Another tried and true defense tactic, particularly when the evidence of guilt is strong, is to focus on the messenger rather than the message. Attack the prosecutors. Attack law enforcement. Distract the jury from the evidence by suggesting that something nefarious has gone on in the investigation and the prosecution.
There’s an old and perhaps overused saying: If you have the facts on your side, pound on the facts. If you have the law on your side, pound on the law. If you have neither on your side, just pound on the table. At the end of the day, the defense attorney is trying to find ways to inject doubt — just a little bit of reasonable doubt — in the mind of at least one juror in hopes of a hung jury.

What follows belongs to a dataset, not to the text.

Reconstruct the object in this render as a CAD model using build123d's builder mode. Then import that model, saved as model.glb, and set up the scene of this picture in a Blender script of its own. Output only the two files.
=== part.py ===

Given the quality and quantity of the evidence that has been publicly reported, which, of course, represents just a fraction of the evidence that likely has been amassed by Manhattan District Attorney Alvin Bragg’s prosecutors, I suspect we will see a fair amount of table pounding from the defense over the course of this historic trial. As both sides make their case, there will be plenty of reporting and analysis reacting to all testimony and every piece of evidence. But at the end of the day, the only opinions that will truly matter will be those of the 12 jurors, sitting in that wooden box in a Manhattan courtroom.